Job creation in the United States as a whole continues to improve at a sluggish pace. But consider the state of affairs if Texas wasn’t dragging the nation forward.

A new report by Moody’s Analytics, and featured by Forbes, predicts that seven Texas cities will be among America’s 10 best for projected job growth through 2015. Austin leads the way with an expected 4% annual increase. The next three positions belong to McAllen, Houston, and Fort Worth-Arlington. Positions eight through 10 belong to Dallas, Laredo, and Brownsville.

Many who dismiss Texas’ recent economic dominance as anomalous point to the bounty of oil and natural gas lying beneath our state, noting that not every state is so fortunately positioned. But many states have the ability to benefit from the development of conventional and shale oil and gas resources. Further, the total number of jobs in the oil and gas exploration (captured in the Mining and Logging category) represent a small fraction of Texas’ labor force and net job growth, and are not driving job creation in Austin or the Rio Grande Valley.
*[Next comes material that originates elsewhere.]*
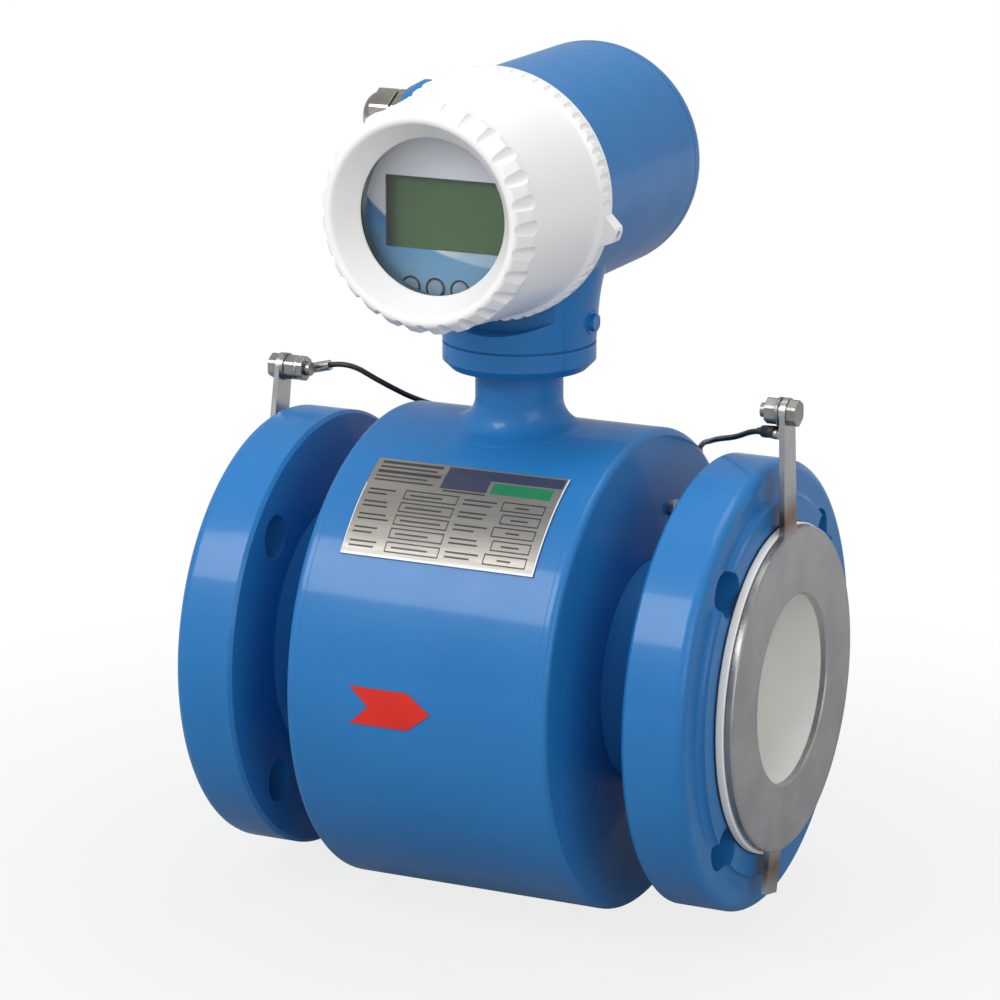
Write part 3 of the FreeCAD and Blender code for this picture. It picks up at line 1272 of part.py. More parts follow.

A more plausible explanation is to look at the 10 metropolitan areas projected to have the weakest job growth. Three are in states adjacent to Texas, but six are clustered in the Rust Belt between northern Illinois and western New York. Those regions are also situated above shale plays – and in three cases, also above substantial coal deposits – but the broader policy landscape in their states stands in stark contrast to that in Texas. Businesses have a much higher chance of being successful where taxes are low, government spending is restrained, regulation is limited and predictable, and employees have the right to decide whether or not to join a union. The Texas Model incorporates all of those elements, but those are absent in the Rust Belt.

In a modern, mobile economy, people and businesses tend to vote with their feet. On ballot after ballot, Texas remains a consistent winner.